Over the next few days several picket lines and demonstrations have littered the streets of Mexico City. Last Friday there was a march from La Angel (the Angel statue that stands as a beacon for all social gatherings in DF), to Los Pinos, the President's Palace. However, yesterday was the real deal. Sarah and I took the subway home, because the streets were packed with cars. Fired employees and sympathizers from all over Central Mexico, converged on DF to demonstrate their anger, frustration, and collective action. As we walked home from the subway, La Reforma, the main street holding the iconic La Angel, was a see of red claden Mexicans. Hombres with wide brimmed cowboy hats, were obviously workers from outside the city. Bannars, drums, whistles, and battle cries, all saturated the senses. I know there are a lot of people in this city, but to witness this convergence was absolutely insane. I was blown away by their ability to organize so quickly. Groups from all over the country made their present felt.
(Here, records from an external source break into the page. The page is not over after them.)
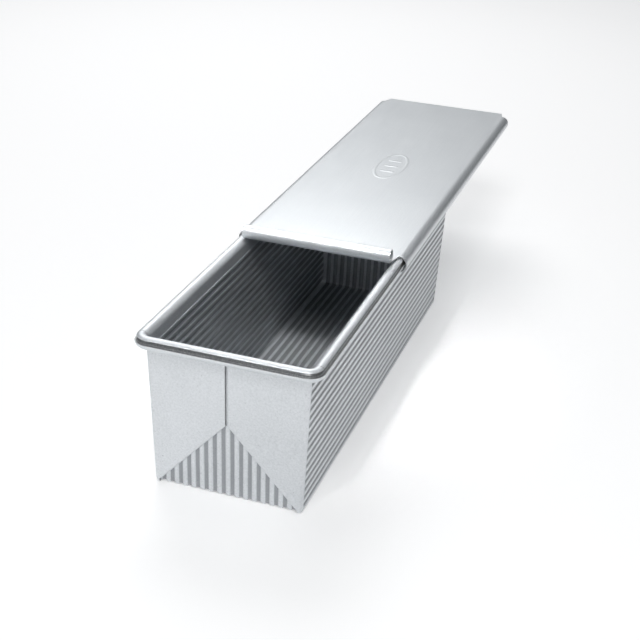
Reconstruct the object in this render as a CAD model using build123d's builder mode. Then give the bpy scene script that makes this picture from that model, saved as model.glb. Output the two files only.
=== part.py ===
from build123d import *
from math import cos, radians, sin, sqrt, tan
import os

# Lidded loaf pan folded from one corrugated sheet, with a wired rim and a sliding lid.
# Millimetres, +Z up. Origin: centre of the base, on the surface the pan rests on.
# X runs across the pan, Y along it (the folded end with the grip of the lid is at -Y).

# ---------------------------------------------------------------- driving dimensions
base_width = 99.2        # outside, across the bottom
base_length = 331.0      # outside, along the bottom, over the folded ears
draft = 0.035            # outward lean of every wall, mm per mm of height
sheet = 0.8              # aluminised steel sheet of pan and lid
bend = 3.0               # outside radius where the floor turns up into the walls
corner_radius = 3.2      # outside radius of the upright corners

rib_pitch = 5.85         # spacing of the pressed ribs
rib_depth = 0.7          # how far a rib stands out
rib_top = 1.4            # flat width of a rib's crest
rib_foot = 3.1           # width of a rib at its foot
rib_margin = 1.3         # plain sheet kept beyond the last rib
first_side_rib = 8.6     # height of the lowest rib of a side wall

rim_height = 102.0       # height of the centre of the rim wire
wire_radius = 3.175      # quarter-inch edge wire
wire_play = 0.225        # clearance between the wire and the sheet rolled round it
roll_gape = 45.0         # degrees left open under the roll, towards the wall
neck_drop = 0.3          # how far below the roll the walls pass into the rim
rim_corner = 2.2         # inside corner radius of the rim opening
rim_break = 0.5          # gap between an end roll and a side roll

slit = 2.0               # gap between the two ears of one end
ear_angle = 47.5         # slope of the folded edge of an ear, degrees from level

lid_gap = 1.1            # running clearance between rim roll and lid curl
lid_wrap = 105.0         # degrees below level to which the curl closes under the rim
curl_reach = 1.4         # how far a closed lid's side curls reach past the rim at each end
lid_front = 4.0          # position of the curls' front ends, with the lid half open
front_tongue = 11.5      # from the curls' front ends to the axis of the grip roll
rear_tongue = 9.3        # from the curls' rear ends to the rear edge
tongue_inset = 2.6       # how much narrower than the curls' axes the tongues end
grip_radius = 4.9        # outside radius of the rolled grip
grip_gape = 40.0         # degrees left open between grip roll and lid

oval_width = 24.6        # pressed oval on the lid, across
oval_length = 62.0       # pressed oval on the lid, along
bead_width = 2.0         # width of the pressed line of the oval
bead_height = 0.4        # how far it stands up
bar_length = 11.0        # plain bars inside the oval
bar_width = 2.4
bar_spacing = 13.0

# ---------------------------------------------------------------- derived sizes
half_width = base_width / 2
half_length = base_length / 2
ear_thick = 2 * sheet
end_face = half_length - ear_thick
bend_inner = bend - sheet
floor_edge = half_width - bend
floor_end = end_face - bend
land = rib_depth

roll_inner = wire_radius + wire_play
roll_radius = roll_inner + sheet
wall_top = rim_height - roll_radius - neck_drop
cut_top = wall_top + 12
cut_wide = half_width + 20
cut_long = half_length + 20
ribs_each_side = int((floor_edge - rib_margin - rib_foot / 2) / rib_pitch)
ribs_up = int((wall_top - rib_margin - rib_foot / 2 - first_side_rib) / rib_pitch)

rim_lean = draft * rim_height
rim_in_x = half_width - sheet + rim_lean
rim_in_y = end_face - sheet + rim_lean
roll_x = rim_in_x + roll_radius
roll_y = rim_in_y + roll_radius
axis_x = rim_in_x - rim_corner
axis_y = rim_in_y - rim_corner

curl_inner = roll_radius + lid_gap
curl_outer = curl_inner + sheet
lid_under = rim_height + curl_inner
curl_length = 2 * (roll_y + roll_radius + curl_reach)
lid_back = lid_front + curl_length
grip_y = lid_front - front_tongue
grip_z = lid_under + grip_radius
tongue_half = roll_x - tongue_inset
lid_middle = (lid_front + lid_back) / 2

os.makedirs("parts", exist_ok=True)


def rib_line(centres, start, end, start_level, end_level):
    """Outline of a ribbed sheet: (distance along, depth below the rib crests)."""
    points = [(start, start_level), (start + 0.6, start_level)]
    if start_level < land:
        points += [(start + rib_margin, land)]
    for c in centres:
        points += [(c - rib_foot / 2, land), (c - rib_top / 2, 0)]
        points += [(c + rib_top / 2, 0), (c + rib_foot / 2, land)]
    if end_level < land:
        points += [(end - rib_margin, land)]
    points += [(end - 0.6, end_level), (end, end_level)]
    return points


def ring_points(cx, cy, radius, from_deg, to_deg):
    """Start, middle and end of an arc."""
    angles = (from_deg, (from_deg + to_deg) / 2, to_deg)
    return [(cx + radius * cos(radians(a)), cy + radius * sin(radians(a))) for a in angles]


def open_ring(cx, cy, outer, inner, from_deg, to_deg):
    """Closed outline of a sheet rolled round a centre, from one angle to another."""
    o = ring_points(cx, cy, outer, from_deg, to_deg)
    i = ring_points(cx, cy, inner, to_deg, from_deg)
    with BuildLine() as outline:
        ThreePointArc(o[0], o[1], o[2])
        Line(o[2], i[0])
        ThreePointArc(i[0], i[1], i[2])
        Line(i[2], o[0])
    return outline.line


def leaning_block(inset_x, inset_y, z0, z1, radius):
    """Solid block with the pan's draft, inset from the outer faces."""
    with BuildPart() as block:
        for z in (z0, z1):
            grow = 2 * draft * z
            with BuildSketch(Plane.XY.offset(z)):
                RectangleRounded(base_width - 2 * inset_x + grow, base_length - 2 * inset_y + grow, radius)
        loft(ruled=True)
    return block.part


def floor_outline():
    """Section of the ribbed floor across the pan, from edge to edge."""
    centres = [rib_pitch * k for k in range(-ribs_each_side, ribs_each_side + 1)]
    lower = rib_line(centres, -floor_edge, floor_edge, 0, 0)
    upper = [(s, d + sheet) for s, d in reversed(lower)]
    return lower + upper


# ---------------------------------------------------------------- floor
with BuildPart() as floor_panel:
    with BuildSketch(Plane.XZ):
        with BuildLine():
            Polyline(*floor_outline(), close=True)
        make_face()
    extrude(amount=floor_end, both=True)
floor_panel.part.label = "floor_panel"

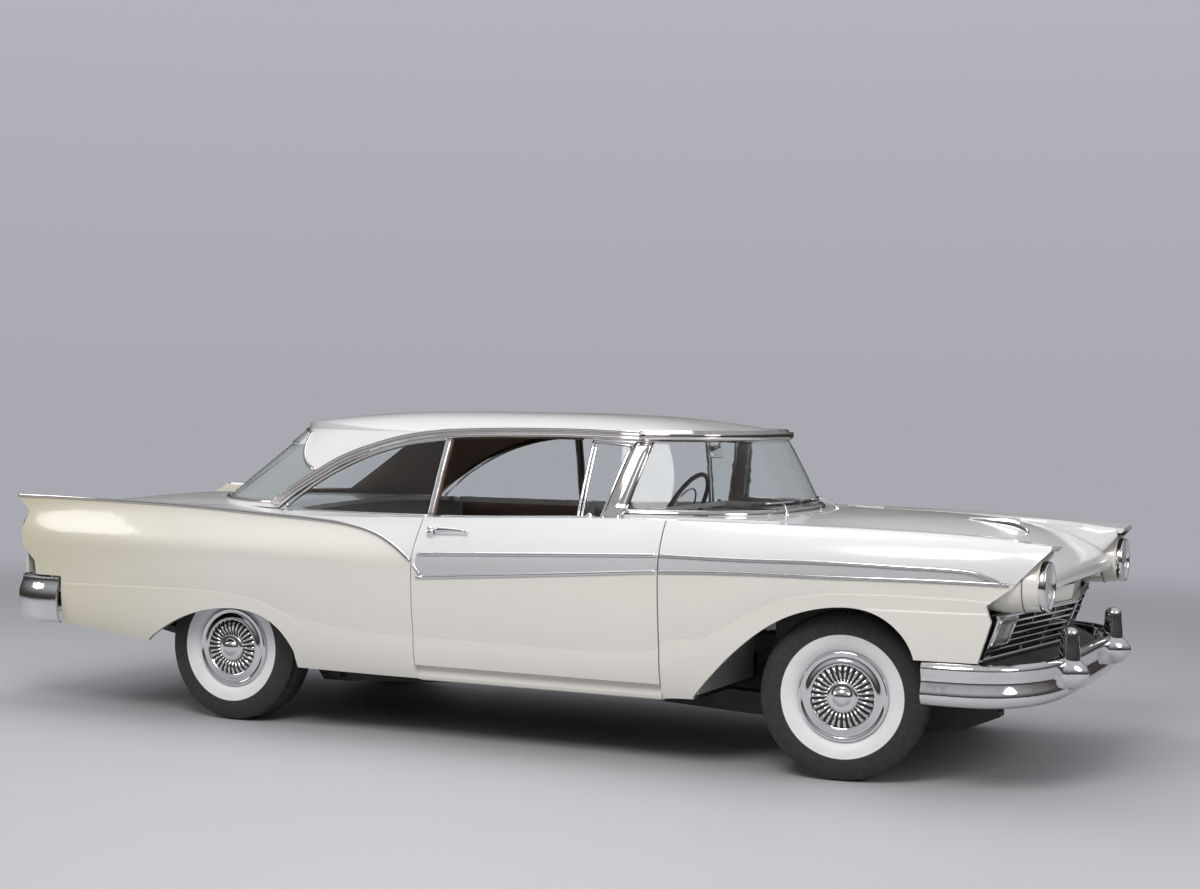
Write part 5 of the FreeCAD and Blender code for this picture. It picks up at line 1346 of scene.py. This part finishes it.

Sarah and I dipped out of the fray, and we made our way down San Cosme, via bike. We arrived in the Zocalo, and it was already bubbling over with people. In front of the President's palace a huge stage had been erected. Vendors pedaled their goods amongst the protestors and hanger-ons. The vibe was spirited, but not tense or viloent--the people were peacifully demonstrating. One of the largest flags I have seen waved brilliantly in the late afternoon son. Gold trickled over the tops of the colonial montors that flank the four corners of the Zocalo.

After a half hour of observing we skedaddled home. I stopped a street side burger joint--where for two dollars, I had a Hawaiian style burger. I make this promise: if you come to visit, I will treat you to a burger at this 24 hour streetside haven.

After that, I went home, loaded up illegal episodes of The Office--consequently "The Injury" season 2, as recommended by Gloria, is probably the best episode ever--followed by episode 17, of the same season, entitled "Dwight's Speech".

I closed my eyes at 9:30pm, and it felt marvelous.